Por otro lado, la presencia extraña de Arthur, su leve inadecuación —la interpretación y la fisonomía de O’Connor son las de un everyman cuya mayor virtud es tal vez la impersonalidad— le sirve también a la directora para mirar con ojos extranjeros su propia cultura, su brutalidad y encanto.

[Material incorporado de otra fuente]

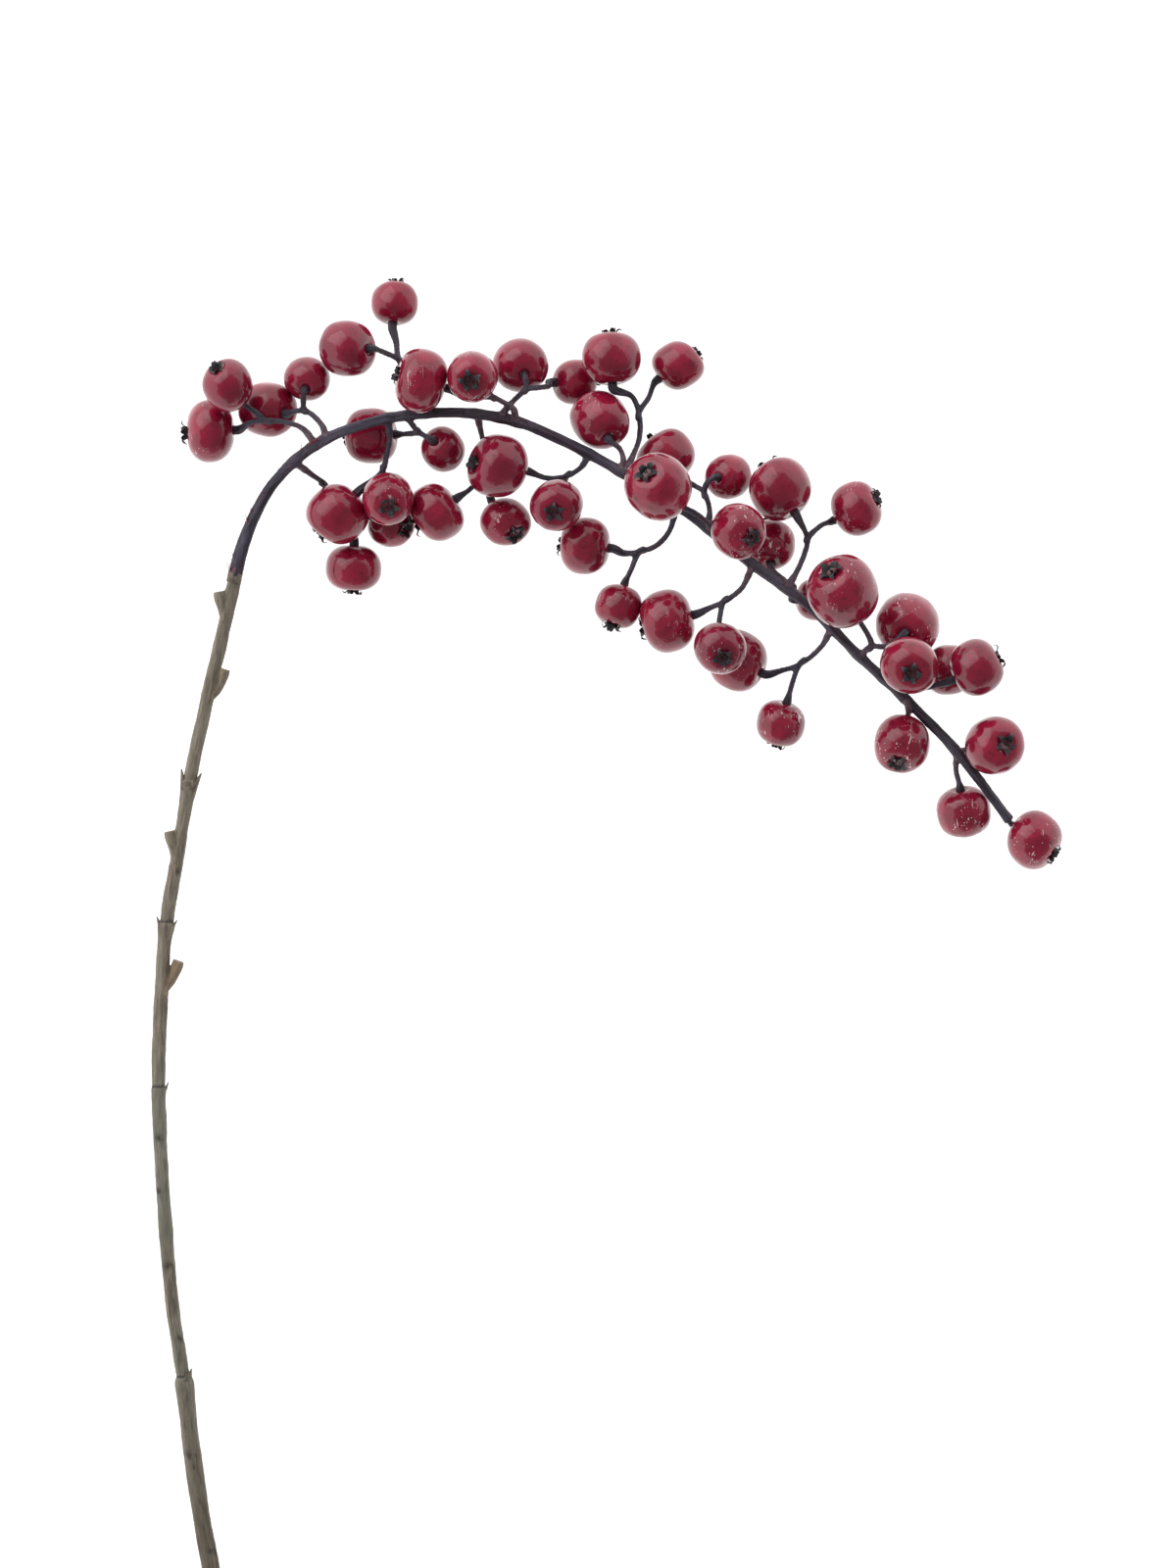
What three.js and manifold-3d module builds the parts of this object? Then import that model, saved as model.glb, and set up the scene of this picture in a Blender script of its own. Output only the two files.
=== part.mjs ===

La quimera es una obra profundamente arraigada en su territorio, que se pregunta por el modo en que las personas se relacionan con su pasado, un pasado tangible que está sólo unos centímetros por debajo del suelo. Un pasado que en algún momento de la historia reciente dejó de ser sagrado para convertirse en objeto de consumo, transformando a un país entero en una suerte de parque de diversiones de sí mismo. El pasado y el futuro de Italia le interesan a Rohrwacher (su participación en el documental Futura, donde recorre el país para hablar con decenas de jóvenes, es otra muestra de ello). En una entrevista reciente a propósito de La quimera le preguntaron por la importancia de las raíces. “Las raíces son algo vivo”, dijo ella, algo que va cambiando con el tiempo. No son algo fijo e inmóvil. “Las raíces tienen que ser una red de sostén y no una jaula”. Igual que la memoria, las raíces se transforman con nosotros. La quimera pone en escena un mundo vivo, la tensión de esa transformación y la coexistencia misteriosa de pasado y futuro, un estado en el que nunca se clausura el sentido.
La chimera (Italia, 2023), guión de Alice Rohrwacher, Carmela Covino y Marco Pettenello, dirección de Alice Rohrwacher, 130 minutos, se exhibió en la décima edición de la Semana del Cine Italiano, Cinépolis Recoleta, Buenos Aires, del jueves 4 al 10 de abril de 2024.